A State Department travel warning issued earlier this month for Colombia reflects the ongoing danger to Wycliffe missionaries and other Americans in that country: "The U.S. Embassy has received information that the Revolutionary Armed Forces of Colombia (FARC) may conduct hostile operations against Colombian Government offices and installations in the coming days in the city of Cali and surrounding areas. Traditionally, the FARC has also targeted foreigners and multinational companies. Guerrilla operations could include kidnappings. All U.S. citizens in the Cali area or travelers to that vicinity are advised to exercise caution at this time."

This was the third specified warning issued by the United States for Colombia this year. The terrorist FARC is the same group that kidnapped Mr. Rising, the Wycliffe electronics technician, two years ago and held him until last June.

Mr. Rising told the Minnesota Christian Chronicle, "They never told me exactly why they took me, but I knew later on why they had taken me--they demanded ransom." Most mission organizations have a stated policy of refusing to pay ransom for their workers, including Wycliffe. They point out that their people would become automatic teller machines for terrorist causes if they did not.

Mr. Rising said he understands the policy against paying ransom, but he conceded, "When you're out in the woods and you hear helicopters and bombs dropping and machine gun fire and mortar fire, you wish somebody would just pay and get you out of there."

The extended efforts of private citizens to secure the release of hostages beg the question of what action the government is taking. According to Bureau of Consular Affairs spokeswoman Nyda Budig, the State Department, while raising unresolved cases involving American citizens with local authorities, did not take an aggressive role in campaigning for Mr. Rising's release because, she said, Wycliffe had its own crisis management team working toward his release. Given the election-year debacle Jimmy Carter faced over hostages in Iran, most administrations since have been constitutionally predisposed to seeing the problem of U.S. hostages disappear. Most mission agencies, likewise, would prefer that their work on foreign soil be kept arm's length from the image the U.S. government has in some countries, particularly among terrorist or Marxist factions.

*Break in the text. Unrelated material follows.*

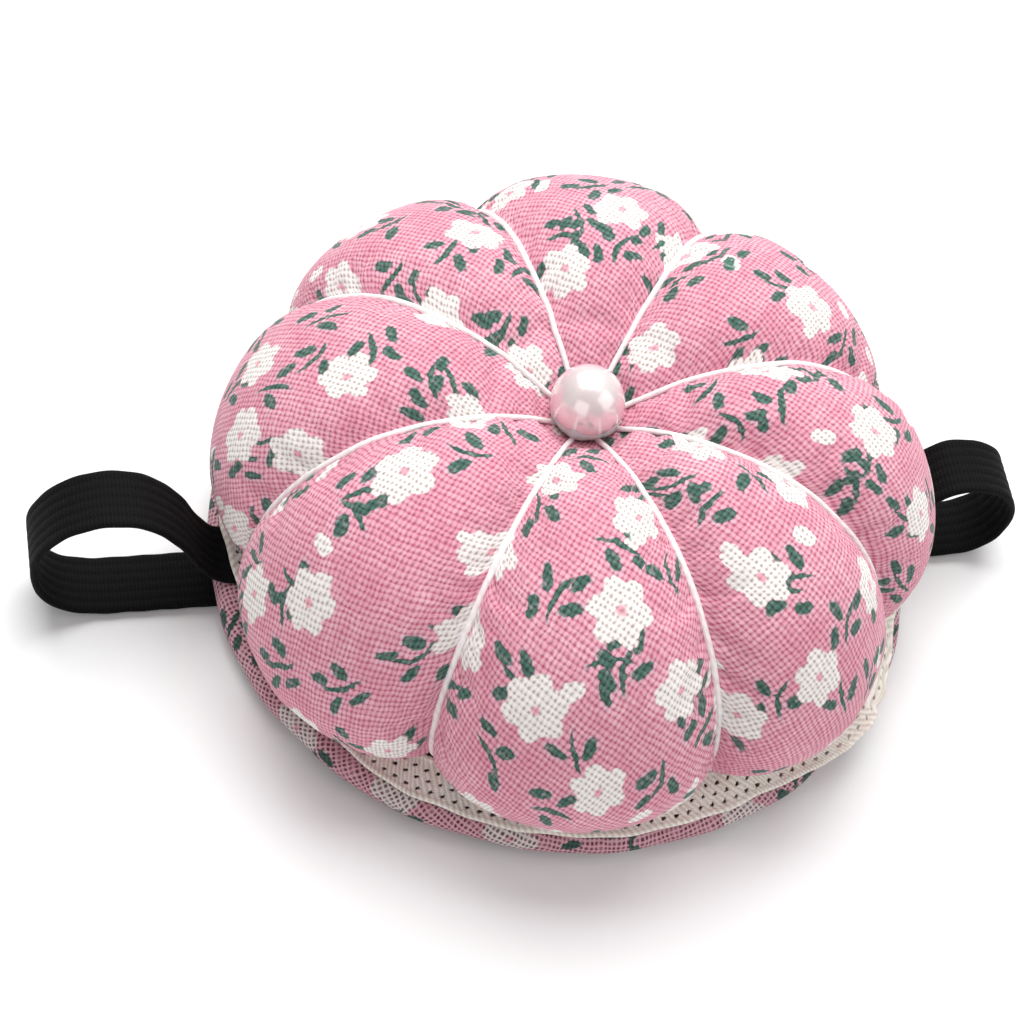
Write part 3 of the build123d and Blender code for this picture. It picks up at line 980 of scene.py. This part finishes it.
def glue_collar():
    """Clear glue squeezed out between the dimple and the pearl, higher at the front left."""
    around, rings = GLUE_AROUND, GLUE_RINGS
    verts, faces = [], []
    for i in range(rings):
        t = i / (rings - 1)
        for c in range(around):
            a = 2 * pi * c / around
            uneven = noise.noise((1.6 * cos(a), 1.6 * sin(a), 4.0))
            uneven += 0.5 * noise.noise((5 * cos(a), 5 * sin(a), 7.0))
            higher = GLUE_HIGHER * (0.5 + 0.5 * cos(a - GLUE_HIGHEST))
            down = radians(GLUE_FOOT + (GLUE_RISE + higher + GLUE_UNEVEN * uneven) * t)
            body = GLUE_EDGE + (GLUE_BODY + 0.25 * uneven) * sin(pi * t) ** 0.9
            r = (PEARL_RADIUS + body) * cos(down)
            z = PEARL_Z + (PEARL_RADIUS + body) * sin(down)
            verts.append((r * cos(a) * MM, r * sin(a) * MM, z * MM))
    for i in range(rings - 1):
        for c in range(around):
            d = (c + 1) % around
            p, q = i * around, (i + 1) * around
            faces.append((p + c, p + d, q + d, q + c))
    piece = make_mesh("pearl_glue_collar", verts, faces)
    solid = piece.modifiers.new("thickness", "SOLIDIFY")
    solid.thickness = GLUE_FILM * MM
    solid.offset = -1
    apply_modifiers(piece)
    piece.data.materials.append(GLUE)
    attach(piece, "root")
    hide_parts("pearl_glue")


glue_collar()


# ---------------------------------------------------------------------------------------------
# CAD pieces that keep their own shape
# ---------------------------------------------------------------------------------------------
finish_cad("pearl_bead", pearl())
finish_cad("base_glue", GLUE)
finish_cad("fibre_filling", plain("polyester_filling", (0.8, 0.79, 0.76), (0.92, 0.91, 0.89), 900))
finish_cad("base_board", plain("grey_board", (0.42, 0.36, 0.28), (0.52, 0.45, 0.35), 400))
INNER_THREAD = plain("inner_thread", (0.8, 0.77, 0.74), (0.92, 0.9, 0.88), 2500)
for inner in ("centre_thread", "tie_knot", "gather_stitch"):
    finish_cad(inner, INNER_THREAD)


# ---------------------------------------------------------------------------------------------
# Floor, light and camera
# ---------------------------------------------------------------------------------------------
FLOOR_HALF = 3
FLOOR_Z = -0.0002
ROOM_LIGHT = 0.42
LIGHT_AIM = Vector((0, 0, 0.015))
LAMPS = (
    ("key", (0.06, 0.28, 0.50), 0.6, 5.3),
    ("fill", (0.45, -0.25, 0.35), 0.5, 0.8),
    ("front", (-0.35, -0.5, 0.3), 0.5, 0.75),
)


def studio():
    """A pale floor, even light all round and three soft lamps."""
    corners = [(x * FLOOR_HALF, y * FLOOR_HALF) for x, y in ((-1, -1), (1, -1), (1, 1), (-1, 1))]
    floor = make_mesh("floor", [(x, y, FLOOR_Z) for x, y in corners], [(0, 1, 2, 3)])
    n = Nodes("pale_floor")
    n.put(n.shader.inputs["Base Color"], (0.9, 0.9, 0.9))
    n.put(n.shader.inputs["Roughness"], 0.9)
    n.put(n.shader.inputs["Specular IOR Level"], 0.1)
    floor.data.materials.append(n.material)
    world = bpy.data.worlds.new("studio")
    world.use_nodes = True
    world.node_tree.nodes["Background"].inputs[0].default_value = (1, 1, 1, 1)
    world.node_tree.nodes["Background"].inputs[1].default_value = ROOM_LIGHT
    bpy.context.scene.world = world
    bpy.context.scene.view_settings.view_transform = "Standard"
    for name, place, size, power in LAMPS:
        light = bpy.data.lights.new(name, "AREA")
        light.shape = "SQUARE"
        light.size = size
        light.energy = power
        lamp = bpy.data.objects.new(name, light)
        bpy.context.scene.collection.objects.link(lamp)
        lamp.location = place
        lamp.rotation_euler = (LIGHT_AIM - Vector(place)).to_track_quat("-Z", "Y").to_euler()


# The distance, aim and lens are in millimetres, angles in degrees.
CAMERA_DISTANCE = 336.7
CAMERA_AIM = Vector((-7.27, -3.7, 15.0))
CAMERA_HEADING = 72.65
CAMERA_DROP = 54.16
CAMERA_ROLL = 10.46
CAMERA_LENS = 107.75


def camera():
    """The camera looks down on the cushion from the front, a little rolled."""
    heading, drop = radians(CAMERA_HEADING), radians(CAMERA_DROP)
    ahead = Vector((cos(drop) * cos(heading), cos(drop) * sin(heading), -sin(drop)))
    data = bpy.data.cameras.new("camera")
    data.lens = CAMERA_LENS
    data.sensor_width = 36
    data.clip_start = 0.01
    eye = bpy.data.objects.new("camera", data)
    bpy.context.scene.collection.objects.link(eye)
    turn = ahead.to_track_quat("-Z", "Y").to_matrix() @ Matrix.Rotation(radians(CAMERA_ROLL), 3, "Z")
    eye.matrix_world = Matrix.Translation((CAMERA_AIM - ahead * CAMERA_DISTANCE) * MM) @ turn.to_4x4()
    bpy.context.scene.camera = eye


studio()
camera()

New Tribes Mission, as well, is working largely on its own to secure the release of three missionaries also held by guerrillas in Colombia. They were captured in January 1993. Macon Hare Jr., who was New Tribes field chairman in Colombia when the men were kidnapped, said a crisis committee similar to one used by Wycliffe has been working inside the country ever since to win back the Americans.

New Tribes has been critical of private international human-rights organizations that have contacts among the guerrilla groups. Despite repeated contacts with several working in Colombia, the missionary agency reported this month decidedly "mixed results."

The human-rights group Pax Cristi had helped to contact the guerrillas seeking release of the New Tribes workers. Amnesty International--which just completed an investigation of human-rights violations in Colombia blasting that country's government "while remaining silent on obvious and horrendous abuses by the guerrillas," New Tribes pointed out--ignored requests by New Tribes to inquire about the missionaries in the course of the investigation. The International Red Cross, the agency said in a press statement, "also remains inactive on our case, claiming to be doing what they can while failing to deliver letters from the wives to their husbands and failing to confirm the status of our three missionaries."

Anti-Western sentiment remains high in Colombia. Missionaries feel the brunt of it; however, four other foreign nationals--a German, an Italian, and two Brazilians--were kidnapped the first week of August in addition to four Americans the State Department says are still being held.